For a signal, the stakes are much higher, and I think this tendency to leap onto one theory is much less reasonable. (ATIC is the not the first, the g-2 of the muon paper started fitting smuon masses to its excess, as I reall). So while I agree that ATIC went way overboard. There are scientific reasons why they considered UED more promising than (say) supersymmetric theories, though there are parameter regions where either option would probably do, even if they are far away from our favorite or expected corners.

I'm left wondering why you would bother spending half of your blog post worrying about the fact that they have proclaimed UED. Isn't the signal itself much more interesting? Wouldn't some of the issues or future prospects be more interesting to discuss?

Jester said...

I just think that ATIC deserves a kick in the butt for misleading people into an obviously wrong interpretation.
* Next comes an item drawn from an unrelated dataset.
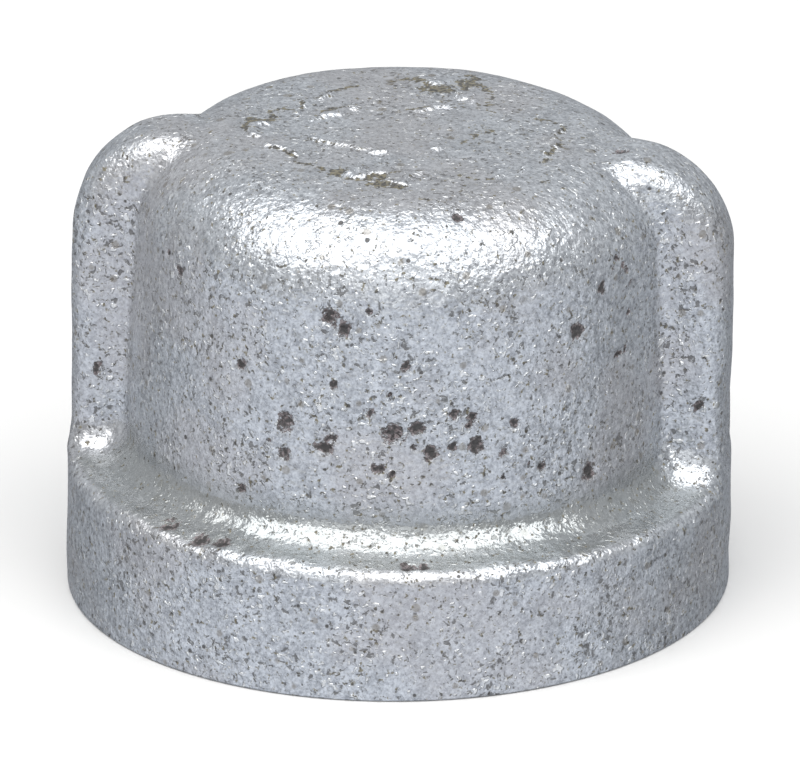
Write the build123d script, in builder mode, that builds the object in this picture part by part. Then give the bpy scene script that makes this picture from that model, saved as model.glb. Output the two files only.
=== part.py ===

It does not change the fact that their experimental results are very important and I will surely return to them in this blog.

Btw, experimentalists' fixation on mSUGRA that Seth mentions above is even more harmful and deserves a separate rant ;-)

Anonymous said...

In this plot the energy spectrum is scaled by E^3. I wonder how is the bump without this scaling.
Tom

Jester said...

There is no bump if you plot without E^3: the spectrum keeps decreasing and only the slope changes.

Anonymous said...

hi jester,

I think there is a bump.

I agree with the rest of your comments though, although the relevance or not of UED theory itself is not the point, its the spin of the DM which is the point, and UED seems to have taken the default role of the spin one candidate.

The very idea of extra dimensions, sorry, EXTRA DIMENSIONS!, motivates people and I don't see too much harm.

Also, the ATIC people have to claim the interpretation, or someone else who claims the interpretation would get the credit if it turned out to be right, even if the ATIC lot know that the interpretation is probably wrong.

So I can see both sides of the story,

best, Malcolm

p.s. did they make you cut your hair at the border? I will let Hannah know, (she will be pleased).